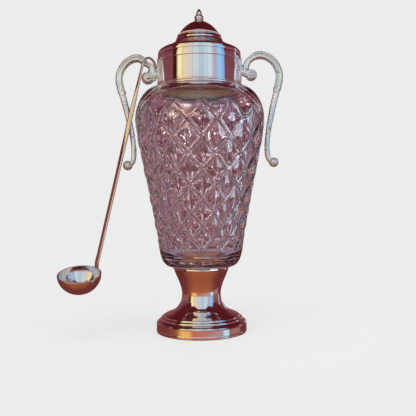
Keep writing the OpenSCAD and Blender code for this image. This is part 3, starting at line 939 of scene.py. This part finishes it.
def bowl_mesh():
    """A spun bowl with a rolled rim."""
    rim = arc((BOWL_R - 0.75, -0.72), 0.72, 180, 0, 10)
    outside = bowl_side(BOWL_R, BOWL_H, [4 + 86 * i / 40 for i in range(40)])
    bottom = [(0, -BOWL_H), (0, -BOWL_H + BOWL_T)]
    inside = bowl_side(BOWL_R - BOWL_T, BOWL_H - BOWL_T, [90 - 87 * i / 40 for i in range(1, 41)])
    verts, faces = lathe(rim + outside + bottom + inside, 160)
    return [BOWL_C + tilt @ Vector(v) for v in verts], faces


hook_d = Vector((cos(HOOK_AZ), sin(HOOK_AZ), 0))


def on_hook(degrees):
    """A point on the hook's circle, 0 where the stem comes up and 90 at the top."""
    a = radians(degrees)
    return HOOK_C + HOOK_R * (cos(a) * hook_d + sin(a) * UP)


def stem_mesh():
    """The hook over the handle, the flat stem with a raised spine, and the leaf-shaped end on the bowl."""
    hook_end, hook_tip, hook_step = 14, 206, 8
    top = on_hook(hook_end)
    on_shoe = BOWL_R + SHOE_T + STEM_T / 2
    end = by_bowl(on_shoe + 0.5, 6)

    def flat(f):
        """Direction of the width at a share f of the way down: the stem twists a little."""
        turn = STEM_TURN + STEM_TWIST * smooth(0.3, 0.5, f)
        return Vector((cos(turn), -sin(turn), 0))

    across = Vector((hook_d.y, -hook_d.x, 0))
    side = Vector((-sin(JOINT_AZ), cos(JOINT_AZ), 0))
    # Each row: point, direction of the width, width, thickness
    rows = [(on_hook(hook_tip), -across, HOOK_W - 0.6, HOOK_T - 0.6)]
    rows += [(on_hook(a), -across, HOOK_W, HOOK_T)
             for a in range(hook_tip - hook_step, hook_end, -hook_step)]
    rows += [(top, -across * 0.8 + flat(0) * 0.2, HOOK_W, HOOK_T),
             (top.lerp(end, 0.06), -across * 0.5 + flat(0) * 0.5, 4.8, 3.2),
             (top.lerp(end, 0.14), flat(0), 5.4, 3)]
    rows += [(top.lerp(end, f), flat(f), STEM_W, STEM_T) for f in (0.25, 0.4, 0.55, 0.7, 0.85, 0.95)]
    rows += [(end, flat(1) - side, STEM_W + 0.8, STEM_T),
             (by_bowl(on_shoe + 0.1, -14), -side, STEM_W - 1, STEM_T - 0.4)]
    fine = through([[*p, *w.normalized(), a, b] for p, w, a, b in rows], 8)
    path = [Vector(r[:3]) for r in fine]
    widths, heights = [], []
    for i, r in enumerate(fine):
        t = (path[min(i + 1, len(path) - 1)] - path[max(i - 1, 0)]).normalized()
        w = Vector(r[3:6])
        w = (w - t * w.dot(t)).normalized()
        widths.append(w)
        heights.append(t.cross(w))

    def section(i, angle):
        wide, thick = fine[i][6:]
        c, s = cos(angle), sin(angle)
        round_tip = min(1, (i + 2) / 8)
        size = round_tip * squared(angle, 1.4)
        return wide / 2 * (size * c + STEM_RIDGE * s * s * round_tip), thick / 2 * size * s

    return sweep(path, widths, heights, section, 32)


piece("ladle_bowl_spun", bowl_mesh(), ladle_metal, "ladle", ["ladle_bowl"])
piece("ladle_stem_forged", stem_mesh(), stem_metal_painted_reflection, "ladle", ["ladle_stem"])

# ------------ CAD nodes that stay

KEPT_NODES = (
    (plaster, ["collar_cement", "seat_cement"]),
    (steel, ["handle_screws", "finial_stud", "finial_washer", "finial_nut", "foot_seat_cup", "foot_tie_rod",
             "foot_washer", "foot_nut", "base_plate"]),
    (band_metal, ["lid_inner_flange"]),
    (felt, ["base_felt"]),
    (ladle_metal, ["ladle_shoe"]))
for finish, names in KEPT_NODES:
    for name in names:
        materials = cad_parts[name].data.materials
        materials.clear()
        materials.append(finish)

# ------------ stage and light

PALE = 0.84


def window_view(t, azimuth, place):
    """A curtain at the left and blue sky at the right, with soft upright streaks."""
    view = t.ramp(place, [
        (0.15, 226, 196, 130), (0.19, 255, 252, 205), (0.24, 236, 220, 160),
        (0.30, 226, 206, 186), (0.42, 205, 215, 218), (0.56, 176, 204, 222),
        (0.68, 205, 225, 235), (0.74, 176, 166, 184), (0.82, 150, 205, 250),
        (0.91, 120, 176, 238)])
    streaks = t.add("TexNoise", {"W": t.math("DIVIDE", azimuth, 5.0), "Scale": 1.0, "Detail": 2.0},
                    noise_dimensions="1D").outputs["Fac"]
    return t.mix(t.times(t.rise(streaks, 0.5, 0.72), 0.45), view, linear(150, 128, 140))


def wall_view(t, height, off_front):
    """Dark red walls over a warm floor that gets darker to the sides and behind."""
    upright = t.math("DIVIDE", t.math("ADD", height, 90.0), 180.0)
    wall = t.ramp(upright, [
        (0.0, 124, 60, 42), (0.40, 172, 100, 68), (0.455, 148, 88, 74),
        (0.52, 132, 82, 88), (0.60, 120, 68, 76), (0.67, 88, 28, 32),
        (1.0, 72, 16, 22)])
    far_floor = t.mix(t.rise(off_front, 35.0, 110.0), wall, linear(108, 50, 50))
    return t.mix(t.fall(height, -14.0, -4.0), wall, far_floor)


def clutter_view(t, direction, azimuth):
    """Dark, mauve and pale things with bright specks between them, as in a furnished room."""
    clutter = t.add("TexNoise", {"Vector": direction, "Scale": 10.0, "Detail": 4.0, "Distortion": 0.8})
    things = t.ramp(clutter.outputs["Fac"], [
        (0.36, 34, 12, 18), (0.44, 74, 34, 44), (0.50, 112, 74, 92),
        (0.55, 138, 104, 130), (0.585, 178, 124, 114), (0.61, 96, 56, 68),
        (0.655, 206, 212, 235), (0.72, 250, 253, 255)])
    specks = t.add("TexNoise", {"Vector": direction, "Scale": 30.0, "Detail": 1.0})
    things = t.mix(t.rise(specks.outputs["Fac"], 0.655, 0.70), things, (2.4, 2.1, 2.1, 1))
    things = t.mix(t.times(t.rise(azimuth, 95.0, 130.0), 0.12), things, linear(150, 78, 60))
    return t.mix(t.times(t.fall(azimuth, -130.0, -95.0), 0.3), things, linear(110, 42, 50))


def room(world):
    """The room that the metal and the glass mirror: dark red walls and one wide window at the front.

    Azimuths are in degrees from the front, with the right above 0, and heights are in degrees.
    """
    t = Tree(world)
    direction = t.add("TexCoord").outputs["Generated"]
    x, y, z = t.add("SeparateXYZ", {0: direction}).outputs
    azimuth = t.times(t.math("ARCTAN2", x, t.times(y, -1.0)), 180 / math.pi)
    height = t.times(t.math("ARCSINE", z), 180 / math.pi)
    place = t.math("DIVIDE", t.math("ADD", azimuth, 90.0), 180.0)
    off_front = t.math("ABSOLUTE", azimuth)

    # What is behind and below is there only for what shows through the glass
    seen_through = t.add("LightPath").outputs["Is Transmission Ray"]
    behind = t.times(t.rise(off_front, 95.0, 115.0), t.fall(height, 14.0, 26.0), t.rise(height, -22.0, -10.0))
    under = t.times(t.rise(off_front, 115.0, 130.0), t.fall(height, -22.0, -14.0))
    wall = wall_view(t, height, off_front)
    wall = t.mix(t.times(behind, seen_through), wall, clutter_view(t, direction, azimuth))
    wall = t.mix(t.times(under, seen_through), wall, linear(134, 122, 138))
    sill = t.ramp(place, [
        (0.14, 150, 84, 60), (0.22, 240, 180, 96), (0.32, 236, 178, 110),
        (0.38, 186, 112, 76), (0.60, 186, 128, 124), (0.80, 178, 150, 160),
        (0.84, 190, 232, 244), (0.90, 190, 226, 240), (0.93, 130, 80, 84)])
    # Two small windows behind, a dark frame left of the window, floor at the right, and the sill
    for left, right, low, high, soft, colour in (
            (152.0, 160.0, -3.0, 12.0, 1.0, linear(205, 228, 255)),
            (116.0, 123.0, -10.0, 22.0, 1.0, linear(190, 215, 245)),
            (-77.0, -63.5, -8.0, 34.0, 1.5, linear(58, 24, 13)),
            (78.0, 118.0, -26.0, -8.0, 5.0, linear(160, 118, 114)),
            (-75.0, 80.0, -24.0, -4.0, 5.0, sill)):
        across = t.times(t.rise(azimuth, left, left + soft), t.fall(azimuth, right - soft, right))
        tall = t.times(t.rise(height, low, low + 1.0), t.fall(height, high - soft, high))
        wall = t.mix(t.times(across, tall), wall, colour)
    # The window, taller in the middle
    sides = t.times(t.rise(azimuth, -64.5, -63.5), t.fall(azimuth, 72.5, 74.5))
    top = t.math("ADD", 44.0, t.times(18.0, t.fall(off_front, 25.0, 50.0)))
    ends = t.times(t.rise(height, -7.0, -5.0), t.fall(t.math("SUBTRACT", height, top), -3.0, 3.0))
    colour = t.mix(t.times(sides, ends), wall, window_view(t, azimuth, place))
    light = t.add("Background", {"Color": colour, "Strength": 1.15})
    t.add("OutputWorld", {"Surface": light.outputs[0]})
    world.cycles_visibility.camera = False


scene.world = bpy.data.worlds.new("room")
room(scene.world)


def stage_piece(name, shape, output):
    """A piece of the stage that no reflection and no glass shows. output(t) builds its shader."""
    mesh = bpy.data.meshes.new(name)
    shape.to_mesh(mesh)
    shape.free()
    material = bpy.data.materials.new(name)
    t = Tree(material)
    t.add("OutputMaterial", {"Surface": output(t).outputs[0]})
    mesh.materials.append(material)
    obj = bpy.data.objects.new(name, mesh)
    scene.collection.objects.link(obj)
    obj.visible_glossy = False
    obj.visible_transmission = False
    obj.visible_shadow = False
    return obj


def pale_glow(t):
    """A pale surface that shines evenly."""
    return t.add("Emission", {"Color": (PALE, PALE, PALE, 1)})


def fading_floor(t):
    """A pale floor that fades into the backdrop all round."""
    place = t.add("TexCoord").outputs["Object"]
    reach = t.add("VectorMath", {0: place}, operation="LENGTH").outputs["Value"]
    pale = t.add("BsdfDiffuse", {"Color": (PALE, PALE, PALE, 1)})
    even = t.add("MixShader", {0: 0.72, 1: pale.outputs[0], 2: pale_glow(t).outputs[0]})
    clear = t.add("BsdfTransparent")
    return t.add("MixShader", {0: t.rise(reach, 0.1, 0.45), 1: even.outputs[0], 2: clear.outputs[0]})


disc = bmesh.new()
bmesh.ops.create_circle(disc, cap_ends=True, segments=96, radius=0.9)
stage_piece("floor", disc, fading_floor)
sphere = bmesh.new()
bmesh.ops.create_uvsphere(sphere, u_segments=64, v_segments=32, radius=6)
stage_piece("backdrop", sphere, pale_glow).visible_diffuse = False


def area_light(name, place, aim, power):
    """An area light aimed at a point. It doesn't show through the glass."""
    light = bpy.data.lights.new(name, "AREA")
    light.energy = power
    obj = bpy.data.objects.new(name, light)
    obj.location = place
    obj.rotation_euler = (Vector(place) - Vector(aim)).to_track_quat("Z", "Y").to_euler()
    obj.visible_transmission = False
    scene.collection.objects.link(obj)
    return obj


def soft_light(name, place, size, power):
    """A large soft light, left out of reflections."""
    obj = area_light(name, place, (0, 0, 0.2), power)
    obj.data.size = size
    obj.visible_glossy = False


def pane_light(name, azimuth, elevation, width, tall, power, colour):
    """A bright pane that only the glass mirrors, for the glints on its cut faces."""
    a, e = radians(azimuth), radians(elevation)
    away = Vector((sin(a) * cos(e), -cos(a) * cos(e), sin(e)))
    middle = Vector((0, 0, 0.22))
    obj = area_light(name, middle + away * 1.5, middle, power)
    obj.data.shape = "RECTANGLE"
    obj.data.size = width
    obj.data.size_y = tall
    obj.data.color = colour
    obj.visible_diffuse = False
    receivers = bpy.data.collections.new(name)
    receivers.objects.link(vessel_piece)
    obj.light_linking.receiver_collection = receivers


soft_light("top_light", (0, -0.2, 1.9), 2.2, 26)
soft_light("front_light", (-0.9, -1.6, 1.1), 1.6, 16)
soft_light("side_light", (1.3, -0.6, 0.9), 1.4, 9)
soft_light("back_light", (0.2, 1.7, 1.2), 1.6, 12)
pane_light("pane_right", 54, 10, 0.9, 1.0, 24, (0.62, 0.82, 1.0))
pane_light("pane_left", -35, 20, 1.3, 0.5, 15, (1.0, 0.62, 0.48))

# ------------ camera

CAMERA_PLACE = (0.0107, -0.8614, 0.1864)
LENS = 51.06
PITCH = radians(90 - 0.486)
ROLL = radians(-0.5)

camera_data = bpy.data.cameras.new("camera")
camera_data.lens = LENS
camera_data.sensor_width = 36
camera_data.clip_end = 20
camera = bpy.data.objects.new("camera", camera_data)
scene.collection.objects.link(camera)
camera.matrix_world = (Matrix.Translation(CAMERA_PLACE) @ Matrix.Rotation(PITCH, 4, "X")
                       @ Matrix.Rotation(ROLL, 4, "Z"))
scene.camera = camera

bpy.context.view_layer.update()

---

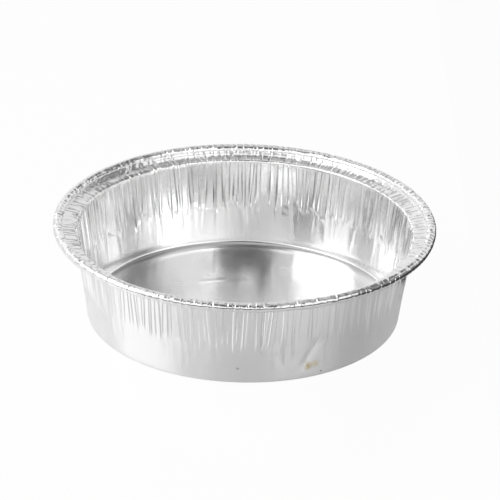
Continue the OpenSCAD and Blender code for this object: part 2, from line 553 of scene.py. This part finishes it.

** Set problem **
What is wanted is an exact copy of the lines from the line containing "materials = cad_parts[name].data.materials" to the line containing "return t.mix(t.fall(height, -14.0, -4.0), wall, far_floor)", both lines included, and of no other line.

** In response **
        materials = cad_parts[name].data.materials
        materials.clear()
        materials.append(finish)

# ------------ stage and light

PALE = 0.84


def window_view(t, azimuth, place):
    """A curtain at the left and blue sky at the right, with soft upright streaks."""
    view = t.ramp(place, [
        (0.15, 226, 196, 130), (0.19, 255, 252, 205), (0.24, 236, 220, 160),
        (0.30, 226, 206, 186), (0.42, 205, 215, 218), (0.56, 176, 204, 222),
        (0.68, 205, 225, 235), (0.74, 176, 166, 184), (0.82, 150, 205, 250),
        (0.91, 120, 176, 238)])
    streaks = t.add("TexNoise", {"W": t.math("DIVIDE", azimuth, 5.0), "Scale": 1.0, "Detail": 2.0},
                    noise_dimensions="1D").outputs["Fac"]
    return t.mix(t.times(t.rise(streaks, 0.5, 0.72), 0.45), view, linear(150, 128, 140))


def wall_view(t, height, off_front):
    """Dark red walls over a warm floor that gets darker to the sides and behind."""
    upright = t.math("DIVIDE", t.math("ADD", height, 90.0), 180.0)
    wall = t.ramp(upright, [
        (0.0, 124, 60, 42), (0.40, 172, 100, 68), (0.455, 148, 88, 74),
        (0.52, 132, 82, 88), (0.60, 120, 68, 76), (0.67, 88, 28, 32),
        (1.0, 72, 16, 22)])
    far_floor = t.mix(t.rise(off_front, 35.0, 110.0), wall, linear(108, 50, 50))
    return t.mix(t.fall(height, -14.0, -4.0), wall, far_floor)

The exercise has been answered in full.